We stayed in touch after this first encounter, going back and forth on many policy issues and more philosophical questions related to peace, security and development. He generously shared his time and expertise with both my students and the wider policy-making community in Brussels. In March 2012, Eloho was one of the main keynote speakers at a large policy expert workshop on “UN-EU Cooperation in Peacebuilding” , co-organized by the Global Governance Institute. Long after the event was over and the “senior members” of the audience had left, he still stayed behind discussing with many interested students core issues related to the future of peacebuilding. He had this wonderful way with students, speaking bluntly about the challenges the international community was facing, but also offering concrete solutions and a sense of hope.

In March 2013, he published one of the first detailed accounts of the evolution of the UN Peacebuilding Commission as seen from a practitioner who had been intimately involved in the build-up of the institution. The GGI publication “Leading the UN Peacebuilding Commission: An Institutional History in the Making” quickly became on of the most widely read publications of the Institute, offering a deeper glimpse into the evolution of this new institutional innovation in the UN peace and security architecture.
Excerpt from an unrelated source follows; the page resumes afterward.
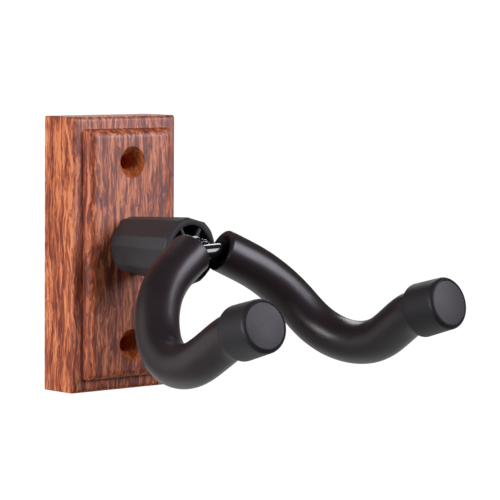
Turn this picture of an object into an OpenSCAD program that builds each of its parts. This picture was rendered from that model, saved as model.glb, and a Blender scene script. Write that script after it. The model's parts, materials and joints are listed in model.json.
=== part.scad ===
// Wall guitar hanger: a wooden wall block that carries a swivelling, padded yoke.
// The origin is the middle of the block's back face, halfway between the two screw holes.
// +X is to the right, +Y points into the wall and +Z is up, so the hanger reaches out along -Y.
// Millimetres.

/* [Wall block] */
// Height of the wall block
block_h = 120; // [112:1:140]
// Width of the wall block
block_w = 58; // [54:1:70]
// Thickness of the block at its flat border
border_t = 20; // [18:0.5:24]
// Width of the flat border around the raised panel
border_w = 5.6; // [4:0.1:8]
// Radius of the block's rounded front edges
arris_r = 2; // [1:0.1:3]
// Radius of the block's four corners, seen from the front
corner_r = 0.8; // [0.5:0.1:3]
// Straight lip at the foot of the routed moulding
moulding_foot = 1.2; // [0.5:0.1:2]
// Radius of the moulding's quarter round, up to the raised panel
moulding_r = 3.8; // [2.5:0.1:5]

/* [Screw holes] */
// Distance between the upper and the lower screw hole
screw_spacing = 80; // [74:1:90]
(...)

When Eloho retired from his long-standing service at the UN and national civil service, I was absolutely delighted that he agreed to join the Global Governance Institute as a Non-Residential Senior Expert. It soon became clear that his vast interests, knowledge and networks not only spanned issues of peace and security, but also development and global economic issues. He thus became GGI’s first (and to date only) Senior Expert working in both the Peace and Security and the Global Economy sections.

His generosity in terms of sharing his expertise and mentoring younger colleagues was unparalleled. Eloho organised a wide range of roundtables, workshops and senior policy briefings in order to shape debates in New York and Brussels on the importance of innovative approaches to peacebuilding. He also remained highly active in relation to African issues and his native Nigeria, where he started out his diplomatic career. He prolifically commented in national newspaper columns and through a series of briefing papers.

In 2015 he published a major monograph on the UN Peacebuilding Commission, titled “Consolidating Peace in Africa: The Role of the United Nations Peacebuilding Commission”. And in 2017, he turned his mind to Africa and published his insightful monograph “Africa In Transition: A Way of Looking at Progress in the Region”

Up to his death he remained an incredibly committed and active member of the Global Governance Institute, interested in particular in training the next generation of scholars and policy-makers. He was a regular keynote speaker at our annual Summer School in Global, Peace and Security Studies (GPSSS) where his nuanced insights from both a global and regional African perspective captivated students and a wide range of early career diplomats.

One year on, I still cannot fully grasp that this wonderful thinker has left us. He has left an unbridgeable gap in our Institute and our lives. Yet, I find some comfort in the fact that many of his ideas, his passion for global governance, and his hearty laughter lives on in many of us who had the fortune and extraordinary honour to get to know him and learn from him. May you continue to rest in peace, my dearest Eloho, we will not forget you.